- What the exercise asks
Restate the span of lines that starts with the line containing "What bpy script" and ends with the line containing "and waved tresses.", word for word, including both, with nothing else.

[CAD and scene scripts]
>> BEGIN
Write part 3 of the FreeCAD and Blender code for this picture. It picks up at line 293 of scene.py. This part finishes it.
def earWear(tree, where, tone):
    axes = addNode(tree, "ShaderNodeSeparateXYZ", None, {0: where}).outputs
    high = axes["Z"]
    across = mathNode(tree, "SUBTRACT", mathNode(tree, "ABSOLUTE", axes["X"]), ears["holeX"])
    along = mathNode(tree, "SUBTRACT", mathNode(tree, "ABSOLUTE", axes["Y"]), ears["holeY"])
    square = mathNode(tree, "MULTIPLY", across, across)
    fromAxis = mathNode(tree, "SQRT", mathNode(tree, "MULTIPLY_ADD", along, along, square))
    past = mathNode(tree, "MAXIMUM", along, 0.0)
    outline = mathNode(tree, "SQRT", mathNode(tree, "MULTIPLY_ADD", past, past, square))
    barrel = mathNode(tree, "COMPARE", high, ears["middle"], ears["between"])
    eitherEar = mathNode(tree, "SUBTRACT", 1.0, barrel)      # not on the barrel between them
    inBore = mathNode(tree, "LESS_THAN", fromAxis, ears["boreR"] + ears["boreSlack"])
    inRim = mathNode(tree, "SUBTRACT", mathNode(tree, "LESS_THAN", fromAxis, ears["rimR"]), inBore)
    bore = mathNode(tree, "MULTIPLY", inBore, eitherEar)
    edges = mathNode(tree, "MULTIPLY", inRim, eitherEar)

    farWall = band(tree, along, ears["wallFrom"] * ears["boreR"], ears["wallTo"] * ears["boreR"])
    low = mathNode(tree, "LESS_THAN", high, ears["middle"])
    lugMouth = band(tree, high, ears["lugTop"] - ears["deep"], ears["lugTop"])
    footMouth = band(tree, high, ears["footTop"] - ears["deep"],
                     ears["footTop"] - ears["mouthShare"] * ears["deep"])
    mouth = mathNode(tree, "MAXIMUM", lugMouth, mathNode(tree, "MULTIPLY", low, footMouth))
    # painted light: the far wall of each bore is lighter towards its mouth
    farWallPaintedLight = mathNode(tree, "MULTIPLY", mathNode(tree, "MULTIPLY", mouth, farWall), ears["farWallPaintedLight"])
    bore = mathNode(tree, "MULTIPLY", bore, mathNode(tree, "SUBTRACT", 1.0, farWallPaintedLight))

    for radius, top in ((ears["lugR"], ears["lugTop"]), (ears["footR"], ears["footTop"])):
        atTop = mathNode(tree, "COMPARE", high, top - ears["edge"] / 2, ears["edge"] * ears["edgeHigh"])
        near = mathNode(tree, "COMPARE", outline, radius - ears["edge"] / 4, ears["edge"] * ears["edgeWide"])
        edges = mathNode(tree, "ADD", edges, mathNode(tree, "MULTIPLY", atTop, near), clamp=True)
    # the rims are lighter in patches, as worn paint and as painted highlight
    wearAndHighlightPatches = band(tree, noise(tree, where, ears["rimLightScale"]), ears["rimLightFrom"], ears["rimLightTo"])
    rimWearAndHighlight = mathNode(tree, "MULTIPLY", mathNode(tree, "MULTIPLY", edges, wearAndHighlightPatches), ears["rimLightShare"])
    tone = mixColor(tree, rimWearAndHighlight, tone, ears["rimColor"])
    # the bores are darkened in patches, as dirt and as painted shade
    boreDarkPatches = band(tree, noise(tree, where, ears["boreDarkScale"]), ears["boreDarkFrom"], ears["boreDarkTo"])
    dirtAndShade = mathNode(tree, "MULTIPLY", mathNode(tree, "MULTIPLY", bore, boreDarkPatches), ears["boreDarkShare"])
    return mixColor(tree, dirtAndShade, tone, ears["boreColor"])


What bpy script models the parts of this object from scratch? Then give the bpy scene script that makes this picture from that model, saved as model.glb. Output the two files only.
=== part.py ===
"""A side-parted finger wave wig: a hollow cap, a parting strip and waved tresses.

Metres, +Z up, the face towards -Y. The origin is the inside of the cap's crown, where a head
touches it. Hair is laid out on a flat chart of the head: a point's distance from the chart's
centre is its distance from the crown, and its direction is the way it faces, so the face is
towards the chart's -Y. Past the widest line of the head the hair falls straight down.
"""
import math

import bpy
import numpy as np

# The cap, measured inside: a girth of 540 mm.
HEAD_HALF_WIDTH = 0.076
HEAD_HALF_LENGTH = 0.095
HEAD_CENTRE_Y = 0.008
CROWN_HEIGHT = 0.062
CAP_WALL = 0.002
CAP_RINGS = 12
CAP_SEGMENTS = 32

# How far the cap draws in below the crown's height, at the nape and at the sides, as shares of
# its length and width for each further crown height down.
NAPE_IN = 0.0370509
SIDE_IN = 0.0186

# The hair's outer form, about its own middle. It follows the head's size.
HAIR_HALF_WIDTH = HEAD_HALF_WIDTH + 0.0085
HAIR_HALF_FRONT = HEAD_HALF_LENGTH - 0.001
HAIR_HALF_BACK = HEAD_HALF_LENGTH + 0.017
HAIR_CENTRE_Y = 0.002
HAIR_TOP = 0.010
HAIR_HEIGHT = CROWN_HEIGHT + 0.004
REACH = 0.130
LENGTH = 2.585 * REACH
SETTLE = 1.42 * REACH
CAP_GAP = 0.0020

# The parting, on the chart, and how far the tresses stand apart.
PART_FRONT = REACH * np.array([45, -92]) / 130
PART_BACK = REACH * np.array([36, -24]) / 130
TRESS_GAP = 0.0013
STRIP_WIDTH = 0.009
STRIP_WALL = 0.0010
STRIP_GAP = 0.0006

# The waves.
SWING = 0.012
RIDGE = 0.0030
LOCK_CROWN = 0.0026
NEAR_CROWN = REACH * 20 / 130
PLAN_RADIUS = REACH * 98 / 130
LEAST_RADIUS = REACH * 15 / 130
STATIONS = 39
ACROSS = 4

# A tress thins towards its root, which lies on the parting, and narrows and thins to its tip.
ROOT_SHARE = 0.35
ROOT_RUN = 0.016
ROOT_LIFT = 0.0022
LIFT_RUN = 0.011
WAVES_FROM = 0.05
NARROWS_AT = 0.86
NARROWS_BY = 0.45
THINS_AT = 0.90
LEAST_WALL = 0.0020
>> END
- Exercise answer
What bpy script models the parts of this object from scratch? Then give the bpy scene script that makes this picture from that model, saved as model.glb. Output the two files only.
=== part.py ===
"""A side-parted finger wave wig: a hollow cap, a parting strip and waved tresses.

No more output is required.